Running the pipelines on a daily basis (7am) with the current project wouldn't be an issue at all! The reason is because the project only takes one minute to run. However... if we imagine that this project increases in scope (as all projects do once they go from proof-of-concept to professional-grade)... then the data may take "too long" before its ready to be consumed. For example if you have 9am meeting, and you need to look at the data from today.... but the data takes 3 hours to run... well you're going to have to postpone the meeting. This is why I think 7am is not a good time to run these jobs. In fact most companies run their data-warehousing jobs ealier, like at 12am or 1am.
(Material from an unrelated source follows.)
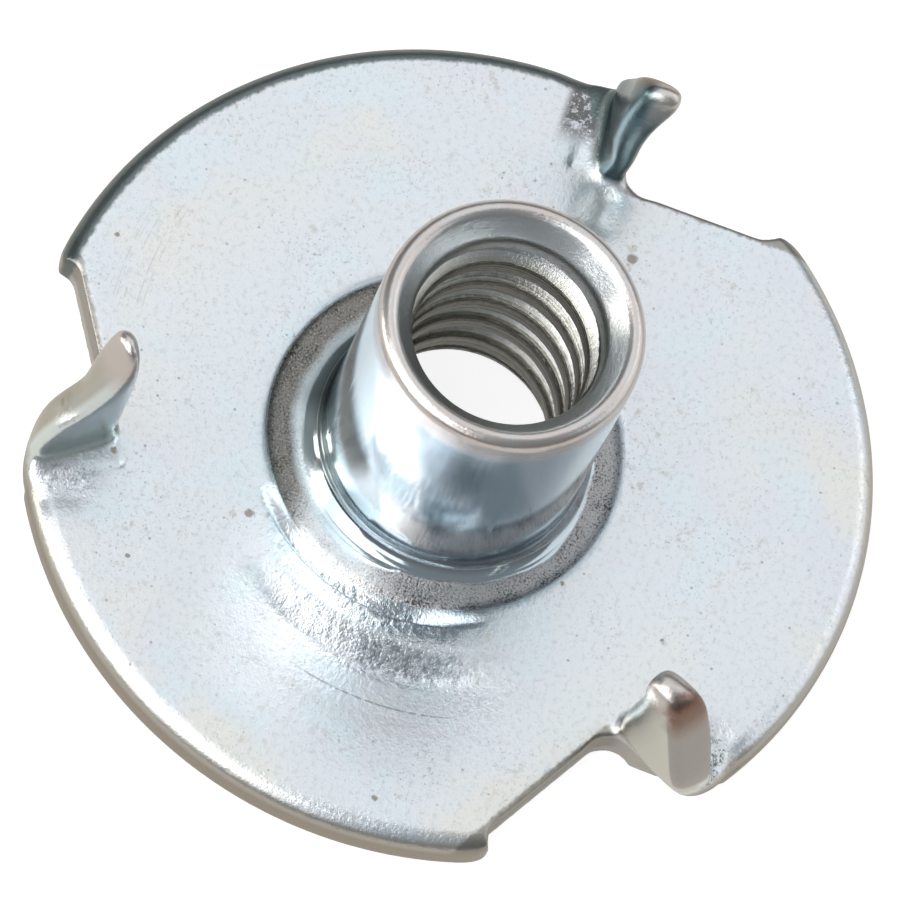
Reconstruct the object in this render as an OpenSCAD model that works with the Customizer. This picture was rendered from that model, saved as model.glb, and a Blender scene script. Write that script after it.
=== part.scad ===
// Three-prong tee nut, 10-24 thread, pressed from one disc of zinc-plated sheet steel.
// The origin is the centre of the flange's underside, and the barrel points up along +Z.
// The first prong's cut is square to +X, and the other two follow at equal angles.

/* [Flange] */
// Diameter of the round flange
flange_d = 19.05; // [18:0.05:24]
// Thickness of the sheet
sheet_t = 1.0; // [0.8:0.05:1.2]
// Rounding of the rim's two edges, left by the blanking punch
rim_r = 0.26; // [0.1:0.02:0.34]

/* [Barrel] */
// Height of the whole nut, from the underside to the mouth of the barrel
total_h = 7.94; // [6.8:0.02:11]
// Outside diameter of the barrel
barrel_d = 5.86; // [5.7:0.02:6.4]
// Diameter of the plain mouth above the thread
mouth_d = 4.3; // [4.1:0.05:4.5]
// Depth of the plain mouth
mouth_depth = 1.15; // [0.8:0.05:1.6]
// Diameter at the thread's crests
thread_minor_d = 3.94; // [3.7:0.02:4]
// Radius of the drawn funnel on the underside
funnel_r = 1.9; // [1.2:0.1:2]

/* [Collar] */
// Diameter of the crease that the drawing die leaves round the barrel
collar_d = 7.7; // [7.6:0.1:8.6]
// Depth of the die's mark below the flange's top face, at the crease
collar_dip = 0.16; // [0.1:0.02:0.24]
// Radius of the fillet from the barrel to the crease
collar_fillet_r = 0.8; // [0.6:0.05:0.85]
// Diameter at which the die's mark runs out on the flange
dip_d = 9.0; // [8.8:0.1:10.4]

/* [Prongs] */
// Distance from the nut's axis to each straight cut
cut_distance = 7.2; // [7:0.05:7.6]
// Length of each straight cut, from the foot of the nut's axis to its end at the rim
cut_length = 5.65; // [5.2:0.05:5.9]
// Rounding at the end of the cut
cut_end_r = 0.4; // [0.1:0.05:0.5]
// How far a blade's inner edge stands back from the line of its cut
blade_inset = 0.2; // [0:0.05:0.3]
// Radius at the inside of each prong's bend
bend_r = 0.45; // [0.35:0.05:0.8]
// Angles that the three prongs are bent through
bend_angles = [85, 85, 84]; // [76:1:92]
// Start of the bend, measured along the cut from the foot of the nut's axis
bend_start = 0.45; // [0.2:0.05:0.6]
// How much thinner the sheet is in a bend
bend_thin = 0.02; // [0.02:0.01:0.1]
// Radius of each prong's blunt tip
tip_r = 0.42; // [0.3:0.02:0.5]

/* [Hidden] */
zinc = [0.78, 0.82, 0.86];
fine = 96;                        // facets round the barrel and its fillets
rim_fine = 192;                   // facets round the rim
eps = 0.01;                       // how far cutters run past what they cut
lap = 0.06;                       // how far a bend's ends lie inside what they join
prongs = len(bend_angles);
flange_r = flange_d / 2;
barrel_r = barrel_d / 2;
lip_r = (barrel_d - mouth_d) / 4; // the mouth's edge is one full round
lip_h = total_h - lip_r;          // height of the lip's centre
crease_r = collar_d / 2;
crease_h = sheet_t - collar_dip;
bend_h = sheet_t + bend_r;        // height of the bends' axes
bend_mid = bend_r + sheet_t / 3;  // radius at which the sheet keeps its length in a bend

// Half section of the disc and the barrel, before anything is cut from it
module nut_section() {
    flat_r = flange_r - rim_r;
    square([flat_r, sheet_t]);
    translate([0, rim_r]) square([flange_r, sheet_t - 2 * rim_r]);
    for (y = [rim_r, sheet_t - rim_r]) translate([flat_r, y]) circle(r = rim_r, $fn = 32);
    square([barrel_r, lip_h]);
    translate([barrel_r - lip_r, lip_h]) circle(r = lip_r, $fn = 48);
    // solid corner out of which the fillet's round is cut
    square([barrel_r + collar_fillet_r, crease_h + collar_fillet_r]);
}

// Half section of the die's mark: the fillet's round, then a shallow cone out to the flat
module die_mark() {
    round_x = barrel_r + collar_fillet_r;
    round_y = crease_h + collar_fillet_r;
    translate([round_x, round_y]) circle(r = collar_fillet_r, $fn = fine);
    polygon([[round_x, crease_h], [crease_r, crease_h], [dip_d / 2, sheet_t],
             [dip_d / 2, round_y + eps], [round_x, round_y + eps]]);
}

// Half section of the hole: funnel, thread crests and plain mouth
module bore_section() {
    crest_r = thread_minor_d / 2;
    translate([0, -eps]) square([crest_r, total_h + 2 * eps]);
    translate([0, total_h - mouth_depth]) square([mouth_d / 2, mouth_depth + eps]);
    difference() {
        translate([0, -eps]) square([crest_r + funnel_r, funnel_r + eps]);
        translate([crest_r + funnel_r, funnel_r]) circle(r = funnel_r, $fn = fine);
    }
}

// The disc with the barrel drawn up out of its middle
module drawn_disc() {
    difference() {
        rotate_extrude($fn = rim_fine) nut_section();
        rotate_extrude($fn = fine) die_mark();
        rotate_extrude($fn = fine) bore_section();
    }
}

// The gap left where a prong was sheared from the rim and bent up
module notch() {
    inner = cut_distance + cut_end_r;
    end = -cut_length + cut_end_r;
    translate([0, 0, -eps]) linear_extrude(sheet_t + 2 * eps) {
        translate([inner, -cut_length]) square([flange_r, cut_length - bend_start]);
        translate([cut_distance, end]) square([flange_r, -end - bend_start]);
        translate([inner, end]) circle(r = cut_end_r, $fn = 32);
    }
}

// Section along a prong, x along its cut and y up: the bend, then the straight blade.
// The bend's ends lie inside the flange and the blade, which are a little thicker.
module prong_section(bend_angle) {
    outer_r = bend_r + sheet_t;
    translate([0, bend_h]) {
        difference() {
            circle(r = outer_r - bend_thin / 2, $fn = fine);
            circle(r = bend_r + bend_thin / 2, $fn = fine);
            translate([-outer_r - lap, -outer_r]) square([outer_r, 2 * outer_r]);
            rotate(bend_angle) translate([lap, -outer_r]) square([outer_r, 2 * outer_r]);
        }
        rotate(bend_angle) translate([0, -outer_r]) square([flange_r, sheet_t]);
    }
}

// Outline of a prong, x out from the nut's axis and y up from the end of its bend.
// rim_centre is where the nut's axis falls once the sheet is bent, so that the prong's
// outer edge is still the rim's own arc.
module prong_outline(rim_centre) {
    inner = cut_distance + blade_inset;
    reach = inner + tip_r;
    rise = sqrt(pow(flange_r - tip_r, 2) - reach * reach);
    touch = flange_r / (flange_r - tip_r);
    translate([0, rim_centre]) intersection() {
        circle(r = flange_r, $fn = rim_fine);
        translate([inner, -flange_r]) square(2 * flange_r);
        union() {
            polygon([[0, -flange_r], [flange_r, -flange_r], [flange_r, rise * touch],
                     [reach * touch, rise * touch], [reach, rise], [0, rise]]);
            translate([reach, rise]) circle(r = 1.02 * tip_r, $fn = 32);
        }
    }
}

// One prong in place
module prong(bend_angle) {
    bend_length = bend_mid * bend_angle * PI / 180;
    intersection() {
        translate([flange_r + 1, -bend_start, 0]) rotate([90, 0, -90])
            linear_extrude(flange_r) prong_section(bend_angle);
        translate([0, -bend_start, bend_h]) rotate([180 - bend_angle, 0, 0])
            translate([0, 0, -bend_h])
                linear_extrude(3 * bend_h) prong_outline(-bend_start - bend_length);
    }
}

module tee_nut() {
    color(zinc) {
        difference() {
            drawn_disc();
            for (i = [0 : prongs - 1]) rotate(i * 360 / prongs) notch();
        }
        for (i = [0 : prongs - 1]) rotate(i * 360 / prongs) prong(bend_angles[i]);
    }
}

tee_nut();
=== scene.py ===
import bpy
import bmesh
import math
from mathutils import Vector, Matrix, noise


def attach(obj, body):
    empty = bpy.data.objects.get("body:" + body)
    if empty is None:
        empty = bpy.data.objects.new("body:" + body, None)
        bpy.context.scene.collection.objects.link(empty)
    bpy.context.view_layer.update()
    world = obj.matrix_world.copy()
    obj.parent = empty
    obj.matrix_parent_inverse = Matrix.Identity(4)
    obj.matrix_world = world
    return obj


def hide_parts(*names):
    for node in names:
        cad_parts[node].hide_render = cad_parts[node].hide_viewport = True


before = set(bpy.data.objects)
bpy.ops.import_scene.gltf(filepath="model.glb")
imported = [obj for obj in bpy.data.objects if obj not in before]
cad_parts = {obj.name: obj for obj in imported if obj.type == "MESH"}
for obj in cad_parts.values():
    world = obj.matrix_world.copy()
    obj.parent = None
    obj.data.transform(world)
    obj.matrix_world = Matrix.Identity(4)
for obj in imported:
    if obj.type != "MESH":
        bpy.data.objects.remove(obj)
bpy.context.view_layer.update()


# ---- Tee nut: drawn disc and barrel -------------------------------------------------
# The nut is one disc of 1 mm sheet steel, plated with zinc. A press draws its middle up
# into the barrel, which leaves a fillet and a die mark at its foot and a rolled mouth.
# It is modelled in millimetres and brought down to metres once it is whole.
rim_radius = 9.522
sheet = 1.0
rim_round = 0.26    # the rim's lower edge
rim_fall = 0.45     # the rim's upper edge, which the punch pulled down
barrel_radius = 2.93
total_height = 7.94
lip_round = 0.26
fillet_radius = 0.5
fillet_x, fillet_z = 3.43, 1.35
collar_top = 0.85
mouth_radius = 2.12
mouth_round = 0.35
mouth_floor = 6.9   # where the smooth mouth ends and the thread begins
crest_radius = 1.97
funnel_round = 1.9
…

If this project needed to access by 100+ people, we are looking at a lot of reads... and would have to consider a tool such as Apache Cassandra. Since Cassandra is a very focused tool (think of it like a giant dictionary), we would need to truly understand our user's business needs. Perhaps they care about only one or two metrics... such as the number of votes a given film has... we can use Apache Cassandra to store as a dictionary the film's title (as the key) and the number of votes (as the value). This is how for example twitter handles millions of people looking at the number of upvotes for a given tweat. However Cassandra isn't great at handling the more "generalized" needs of a data warehouse... and if 100+ people truly need to access this star-schema... which was built for statistics and charts... then we could use a tool like spark to distribute their queries across multiple computers. Spark has another advantage in that it optimizes for keeping the data in ram (instead of disk)... which will speed up people's queires, especially if there is a pattern in the kinds of queries they like to perform.